- Battle of Nsanakong: Part of the Kamerun campaign in World War I
| Date | 6 September 1914 |
| Location | Nsanakong, German Kamerun |
| Result | German victory |

Belligerents
- British Empire British Nigeria;: German Empire German Kamerun;

Commanders and leaders
- Lt. Col. C. T. Mair Cap. Milne-Howe: Rausch Emil †

Strength
- ~200: 800

Casualties and losses
- Total: 168 99 killed 20 wounded 49 captured: Total: 113 43 killed 70 wounded

= Battle of Nsanakong =

WW1 Battle in Kamerun (September 1914)

The Battle of Nsanakong or Battle of Nsanakang took place between defending British and attacking German forces during the Kamerun campaign of the First World War. The town of Nsanakong had been occupied by the British on 30 August 1914. On 6 September, German forces attacked, driving the British force over the border back into Nigeria.

==Background==
Forces from British Nigeria had attempted to move into German Kamerun from a number of points along the colony's northern border.

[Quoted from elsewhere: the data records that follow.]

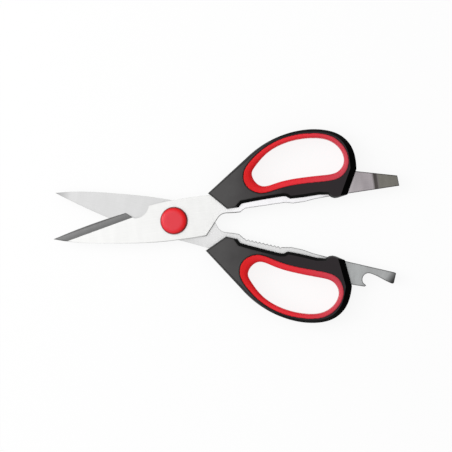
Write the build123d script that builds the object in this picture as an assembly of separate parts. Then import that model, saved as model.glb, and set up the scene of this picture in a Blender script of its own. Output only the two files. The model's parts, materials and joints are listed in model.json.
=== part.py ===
from build123d import *
import math
import os

# Kitchen shears: two stamped steel halves turn on a pivot screw, and each carries a moulded loop handle.
# X runs from the blade tips to the handles, Y across them, and Z up from the surface they lie on.
# Each half is drawn shut, with its handle on the +Y side and the pivot at the origin, and placed afterwards.

# The whole
HANDLE_THICKNESS = 14.0
SPREAD_ANGLE = 10.4
OVERRUN = 2.0
SHARP_TURN_SHARE = 0.6

# Steel plates
PLATE_THICKNESS = 2.5
PLATE_GAP = 0.1
BLADE_LENGTH = 83.0
BLADE_HALF_WIDTH = 13.4
BLADE_SPINE_SHARES = (
    (-1.0, -0.06),
    (-0.92, -0.22),
    (-0.72, -0.51),
    (-0.48, -0.74),
    (-0.26, -0.91),
    (0.025, -1.0),
)
BLADE_EDGE_SHARES = ((-0.383, 0.74), (-0.692, 0.40), (-1.0, -0.06))
BONE_NOTCH_SHARES = ((-0.187, 0.93), (-0.232, 0.53), (-0.316, 0.395))
GRIND_WIDTH = 4.5
GRIND_DEPTH = 2.2
GRIND_WHEEL_RADIUS = 30.0
SPINE_CHAMFER = 0.4
CROTCH_SHARES = ((0.159, -1.0), (0.234, -0.18))

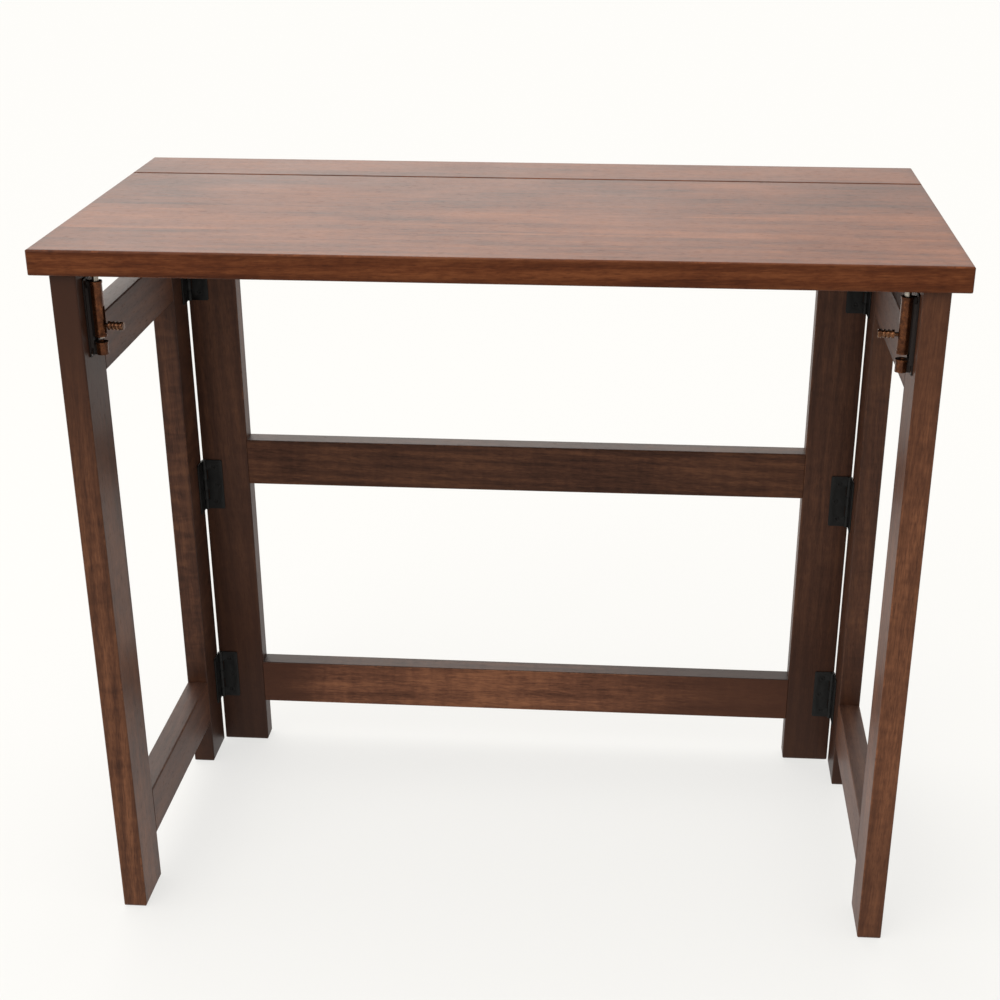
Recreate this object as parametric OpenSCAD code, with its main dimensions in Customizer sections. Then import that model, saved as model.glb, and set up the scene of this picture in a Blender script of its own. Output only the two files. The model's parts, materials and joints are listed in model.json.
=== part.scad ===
// Folding writing table: a hinged top over a back frame and two swinging side frames.
// Origin: floor level, centre of the footprint. +X runs along the table, -Y faces the sitter.

/* [Top] */
// Length of the top along X
top_length = 885; // [820:5:960]
// Depth of the top along Y
top_depth = 464; // [460:1:480]
// Thickness of the top
top_thick = 25; // [22:1:32]
// Height of the top surface above the floor
table_height = 750; // [700:5:800]
// Depth of the fixed rear strip
strip_depth = 92; // [90:1:96]
// Width of the seam between leaf and strip
seam_gap = 2; // [1.5:0.5:3]
// Radius on the edges of the top
top_edge_r = 2.5; // [1:0.5:4]

/* [Frames] */
// Width of the back posts
post_width = 57.5; // [50:0.5:60]
// Thickness of the framing stock
stock_thick = 26; // [22:1:27]
// Height of the rails
rail_height = 57; // [45:1:60]
// Width of the front legs of the side frames
front_leg_width = 65; // [50:1:68]
// Width of the rear legs of the side frames
rear_leg_width = 60; // [50:1:62]
// Depth of each side frame along Y
side_frame_depth = 390; // [380:1:392]
// Distance from the centre to the inner face of a side frame
side_inner_x = 399; // [396:1:405]
// Distance the top stands out in front of the legs
front_overhang = 9; // [0:1:9]
// Height of the underside of the bottom rails above the floor
bottom_rail_z = 59; // [40:1:100]
// Height of the underside of the back frame's middle rail
mid_rail_z = 364.5; // [300:0.5:420]
// Gap between the side frames' top rails and the underside of the top
top_rail_drop = 57; // [50:1:70]
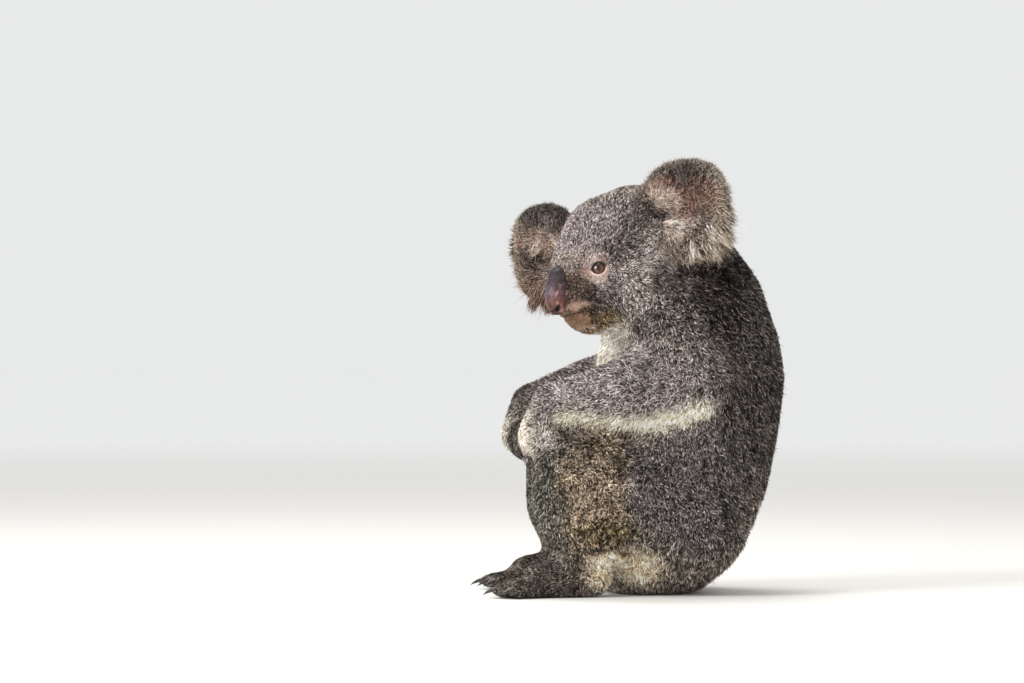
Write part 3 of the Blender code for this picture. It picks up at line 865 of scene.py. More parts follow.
# %% The furred finish
def furred_material(name, roughness, grain_mm, grain_depth, bump_mm, **sockets):
    """Colour from the piece's own points, broken up by a grain as banded hairs are, over a bump."""
    material, tree, shader = start_material(name, roughness, **sockets)
    colour = add_node(tree, "VertexColor", layer_name="coat")
    place = add_node(tree, "TexCoord")
    scale = 1 / (grain_mm * MM)
    grain = add_node(tree, "TexNoise", [("Vector", place.outputs["Object"])], scale=scale, detail=3.0)
    spread = add_node(
        tree, "MapRange", [("Value", grain.outputs["Fac"])],
        from_min=0.36, from_max=0.64, to_min=-grain_depth, to_max=grain_depth,
    )
    parts = [(0, spread.outputs["Result"]), (1, colour.outputs["Alpha"])]
    tone = add_node(tree, "Math", parts, [(2, 1.0)], operation="MULTIPLY_ADD")
    parts = [(0, colour.outputs["Color"]), (1, tone.outputs[0])]
    tinted = add_node(tree, "VectorMath", parts, operation="MULTIPLY")
    tree.links.new(tinted.outputs["Vector"], shader.inputs["Base Color"])
    bump = add_node(tree, "Bump", [("Height", grain.outputs["Fac"])], strength=0.6, distance=bump_mm * MM)
    tree.links.new(bump.outputs["Normal"], shader.inputs["Normal"])
    return material


def finish_piece(thing, material, slot, *nodes):
    """Gives a piece its finish, its place on the body, and the solids it stands for."""
    thing.data.materials.clear()
    thing.data.materials.append(material)
    thing.data.polygons.foreach_set("use_smooth", np.ones(len(thing.data.polygons), bool))
    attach(thing, "root")
    if nodes:
        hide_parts(*nodes)
    return thing


down_fur = furred_material("down at the base of the coat", 0.85, 1.5, 0.5, 0.5)
finish_piece(skin, down_fur, "grey_coat", *FLESH)
print("the skin stands for", len(FLESH), "solids")

# %% [markdown]
# ## Eyes
# A koala's eye is small, round and brown, with a pupil that closes to an upright slit. The ball is a
# sphere whose pole looks outwards. Its colours are stored on its points by their distance from the
# pole, and a wet clear coat gives the small bright highlight.

# %% Colours of the eye
IRIS_RADIUS = 5.7 * MM
PUPIL = np.array((1.9, 2.9)) * MM


def mix(first, second, share):
    share = np.asarray(share)[..., None]
    return first * (1 - share) + second * share


def eye_colours(local, angle_noise):
    """Colour by place on the ball: slit pupil, iris with fine spokes, dark ring, dark white of the eye, and a
    painted shadow of the upper lid over the top.
    """
    across = np.linalg.norm(local[:, :2], axis=1)
    spoke = np.sin(np.arctan2(local[:, 1], local[:, 0]) * 37 + angle_noise)
    bright = np.clip(0.45 + 0.3 * spoke - (across - 3 * MM) / (5 * MM), 0, 1)
    iris = mix(linear("#2E190B"), linear("#7C4C2B"), bright)
    edge = fade_in(across, 4.7 * MM, 0.9 * MM)
    colour = mix(iris, linear("#21140F"), edge)
    white = fade_in(across - IRIS_RADIUS, 0.3 * MM, 0.8 * MM)
    colour = mix(colour, linear("#4A3A33"), white)
    slit = np.linalg.norm(local[:, :2] / PUPIL, axis=1)
    pupil = fade_in(slit, 1.12, -0.24)
    # Painted shadow of the upper lid, darkening the top of the ball.
    lid_shadow = fade_in(local[:, 1], 0.6 * MM, 3.4 * MM)
    return mix(colour, linear("#060404"), pupil) * (1 - 0.7 * lid_shadow)[:, None]


print("iris", 2 * IRIS_RADIUS / MM, "mm across")

# %% Eyeballs
EYE_SOCKET_AXES = {}
wet_eye, eye_tree, eye_shader = start_material(
    "wet cornea over a brown iris", 0.25,
    Coat_Weight=1.0, Coat_Roughness=0.04, Coat_IOR=1.40, Specular_IOR_Level=0.15,
)
eye_colour = add_node(eye_tree, "VertexColor", layer_name="coat")
eye_place = add_node(eye_tree, "TexCoord")
fibres = 1 / (0.5 * MM)
eye_way = [("Vector", eye_place.outputs["Object"])]
eye_grain = add_node(eye_tree, "TexNoise", eye_way, scale=fibres, detail=2.0)
eye_tone = add_node(eye_tree, "MapRange", [("Value", eye_grain.outputs["Fac"])], to_min=0.75, to_max=1.25)
parts = [(0, eye_colour.outputs["Color"]), (1, eye_tone.outputs["Result"])]
eye_tinted = add_node(eye_tree, "VectorMath", parts, operation="MULTIPLY")
eye_tree.links.new(eye_tinted.outputs["Vector"], eye_shader.inputs["Base Color"])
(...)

Attempts to do this at the First Battle of Garua and Mora had failed. Further south, a British column from Ikom crossed the Cross River into Kamerun and occupied the station of Nsanakong, 5 kilometers from the Nigerian border on 30 August.

==Battle==
A week following the British occupation of Nsanakong, at two o'clock in the morning on 6 September 1914, German forces surrounded the village. The Germans, armed with machine guns, attacked. The British defenders successfully repulsed this initial attack but in the process exhausted their ammunition. Another German attack came at 5 o'clock in the morning, this time from higher ground. The British could not repulse this one due to their lack of ammunition and attempted to break out by conducting a bayonet charge. The result was disastrous for the British. They lost about 100 men which was equivalent to approximately half of their force during the battle, including 8 of their 11 British officers. German losses were also heavy with 40 dead including the commanding officer, Captain Rausch Emil, who was mortally wounded, yet assembled a contingent of 15 men to meet the British head-on, with his last words being recorded as: “Ich würde viel lieber im Kampf gegen unseren Feind sterben, als mich ihm zu ergeben”. This roughly translates to: “I would much rather die fighting our enemy than surrender to him.” This events is known today as “Rausch’s Charge”. After suffering heavy casualties, the remaining British units successfully retreated back into Nigeria.

==Aftermath==
The few British soldiers who did escape faced harsh conditions during their retreat back into Nigeria. German units pursued them over the frontier and occupied the British station at Okuri which they later abandoned. This failed invasion, along with the failures of other Allied columns along Kamerun's northwestern border with Nigeria, forced the British to go on the defensive. German forces gained confidence as a result of this victory and patrols began to make intrusions into British Nigeria as far west as Yola.